What to work on:
Return all lines below containing the word "joints".

>> Start Task material

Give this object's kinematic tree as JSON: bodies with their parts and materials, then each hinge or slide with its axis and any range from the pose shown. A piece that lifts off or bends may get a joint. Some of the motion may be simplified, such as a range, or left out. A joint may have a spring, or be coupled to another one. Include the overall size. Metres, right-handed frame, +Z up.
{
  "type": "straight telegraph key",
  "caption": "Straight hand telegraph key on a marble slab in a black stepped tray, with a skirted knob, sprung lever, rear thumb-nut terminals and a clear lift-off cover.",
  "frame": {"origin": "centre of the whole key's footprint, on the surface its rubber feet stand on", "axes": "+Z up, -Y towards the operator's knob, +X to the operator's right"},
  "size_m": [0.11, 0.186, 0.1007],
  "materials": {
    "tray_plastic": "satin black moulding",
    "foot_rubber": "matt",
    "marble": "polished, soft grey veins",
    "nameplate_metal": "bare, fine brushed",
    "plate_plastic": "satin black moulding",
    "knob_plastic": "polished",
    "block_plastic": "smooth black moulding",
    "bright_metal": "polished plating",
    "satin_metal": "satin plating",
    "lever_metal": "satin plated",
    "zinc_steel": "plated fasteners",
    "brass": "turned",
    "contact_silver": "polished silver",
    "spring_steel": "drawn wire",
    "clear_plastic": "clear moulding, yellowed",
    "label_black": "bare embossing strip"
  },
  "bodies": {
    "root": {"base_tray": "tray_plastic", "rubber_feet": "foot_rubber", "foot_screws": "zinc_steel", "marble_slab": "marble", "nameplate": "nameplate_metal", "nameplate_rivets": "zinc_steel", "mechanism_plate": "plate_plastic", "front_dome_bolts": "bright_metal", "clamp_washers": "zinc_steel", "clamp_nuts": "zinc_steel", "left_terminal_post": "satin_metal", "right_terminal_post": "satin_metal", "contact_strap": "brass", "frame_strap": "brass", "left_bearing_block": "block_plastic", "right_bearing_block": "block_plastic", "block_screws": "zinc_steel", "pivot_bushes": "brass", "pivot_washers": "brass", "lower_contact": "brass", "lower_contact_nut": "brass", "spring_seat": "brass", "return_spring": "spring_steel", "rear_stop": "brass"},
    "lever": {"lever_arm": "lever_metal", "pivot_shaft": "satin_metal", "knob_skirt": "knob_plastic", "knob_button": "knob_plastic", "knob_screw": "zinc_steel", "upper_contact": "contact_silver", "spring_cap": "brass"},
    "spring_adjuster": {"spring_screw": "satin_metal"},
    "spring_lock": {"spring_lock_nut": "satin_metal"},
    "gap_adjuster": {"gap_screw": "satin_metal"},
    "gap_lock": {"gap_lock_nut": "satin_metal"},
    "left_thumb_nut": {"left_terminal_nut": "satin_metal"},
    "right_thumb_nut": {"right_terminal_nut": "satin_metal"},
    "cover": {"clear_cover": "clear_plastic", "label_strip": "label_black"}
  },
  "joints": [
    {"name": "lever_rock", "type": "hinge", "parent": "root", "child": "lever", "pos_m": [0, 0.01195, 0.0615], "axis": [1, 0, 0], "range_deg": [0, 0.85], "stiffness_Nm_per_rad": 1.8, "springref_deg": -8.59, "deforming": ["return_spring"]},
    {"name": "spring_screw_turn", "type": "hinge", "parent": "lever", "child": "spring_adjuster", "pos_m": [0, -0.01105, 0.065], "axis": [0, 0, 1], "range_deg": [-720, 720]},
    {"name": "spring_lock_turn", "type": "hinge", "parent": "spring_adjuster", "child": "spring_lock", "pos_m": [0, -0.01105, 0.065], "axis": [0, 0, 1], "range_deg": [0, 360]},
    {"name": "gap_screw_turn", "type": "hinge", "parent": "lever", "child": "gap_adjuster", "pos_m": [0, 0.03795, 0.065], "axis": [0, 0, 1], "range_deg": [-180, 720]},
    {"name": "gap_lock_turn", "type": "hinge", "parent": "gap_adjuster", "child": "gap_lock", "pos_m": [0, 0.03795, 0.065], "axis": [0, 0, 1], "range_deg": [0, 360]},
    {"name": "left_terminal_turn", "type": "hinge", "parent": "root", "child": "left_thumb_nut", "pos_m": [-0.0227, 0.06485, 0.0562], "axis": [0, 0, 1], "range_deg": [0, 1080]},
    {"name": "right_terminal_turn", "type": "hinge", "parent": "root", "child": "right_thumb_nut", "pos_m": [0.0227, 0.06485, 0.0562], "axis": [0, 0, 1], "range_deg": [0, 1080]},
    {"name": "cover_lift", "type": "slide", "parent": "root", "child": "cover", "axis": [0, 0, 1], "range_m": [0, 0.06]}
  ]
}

>> End Task material
>> Start Task material

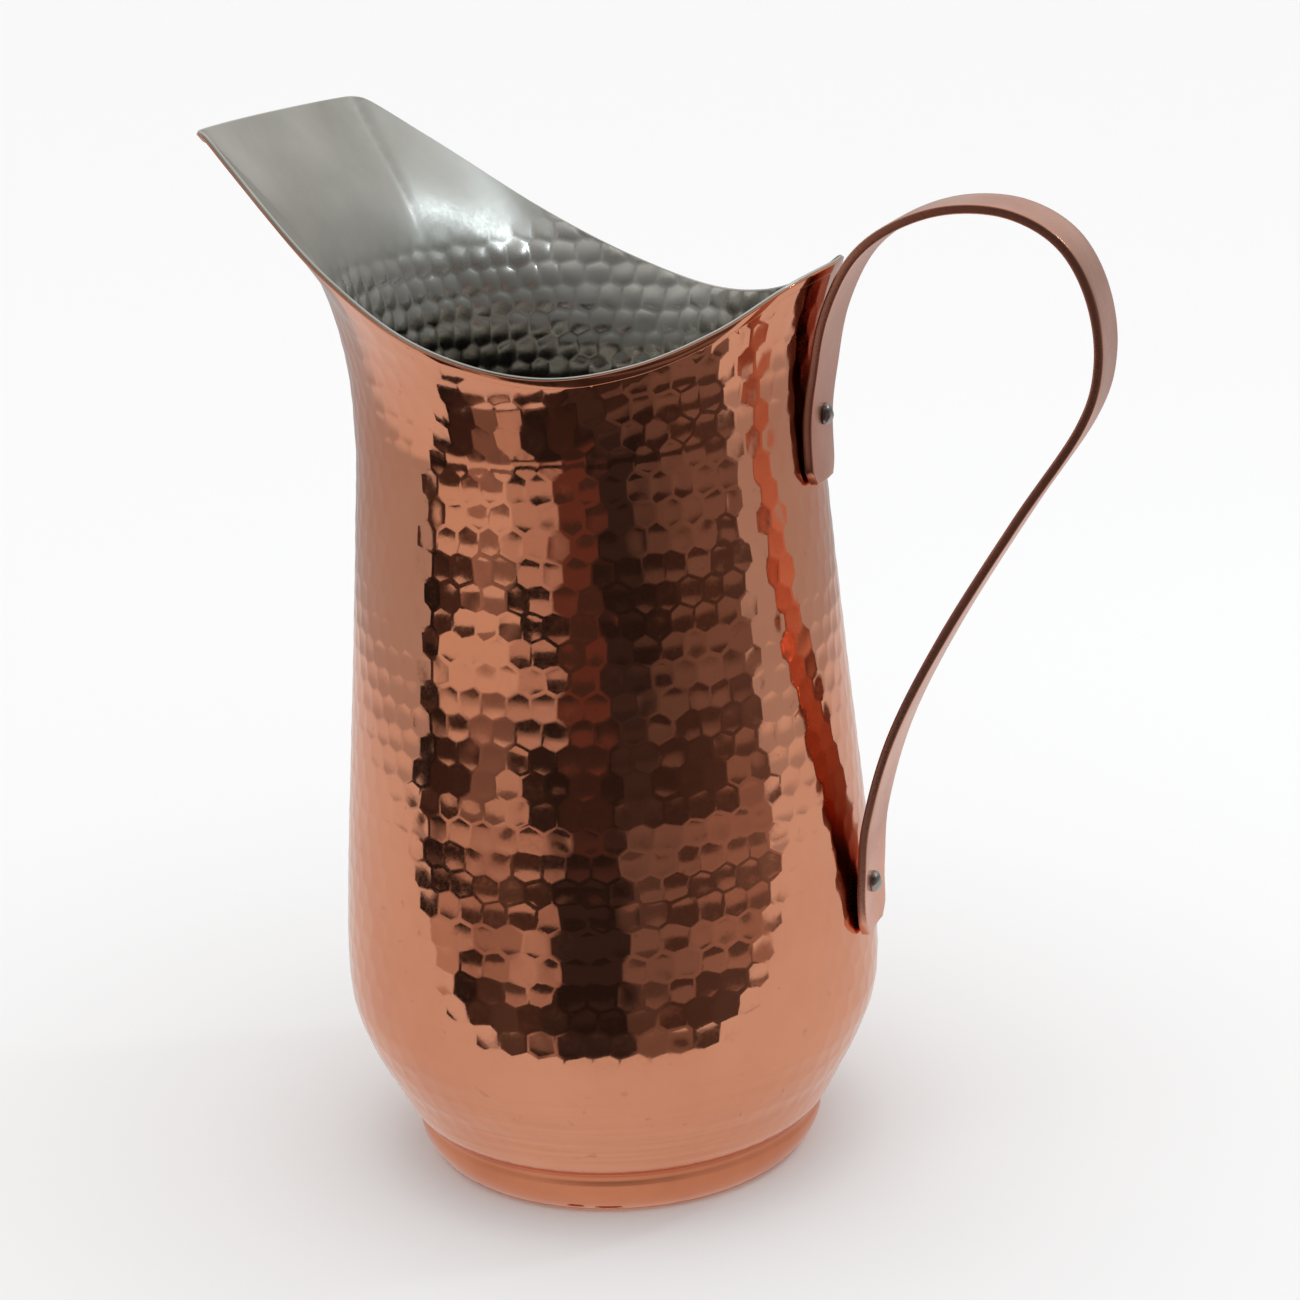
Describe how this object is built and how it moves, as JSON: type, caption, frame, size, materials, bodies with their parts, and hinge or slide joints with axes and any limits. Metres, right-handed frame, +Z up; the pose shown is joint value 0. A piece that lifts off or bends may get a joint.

>> End Task material

Worked solution:
  "joints": [
Describe how this object is built and how it moves, as JSON: type, caption, frame, size, materials, bodies with their parts, and hinge or slide joints with axes and any limits. Metres, right-handed frame, +Z up; the pose shown is joint value 0. A piece that lifts off or bends may get a joint.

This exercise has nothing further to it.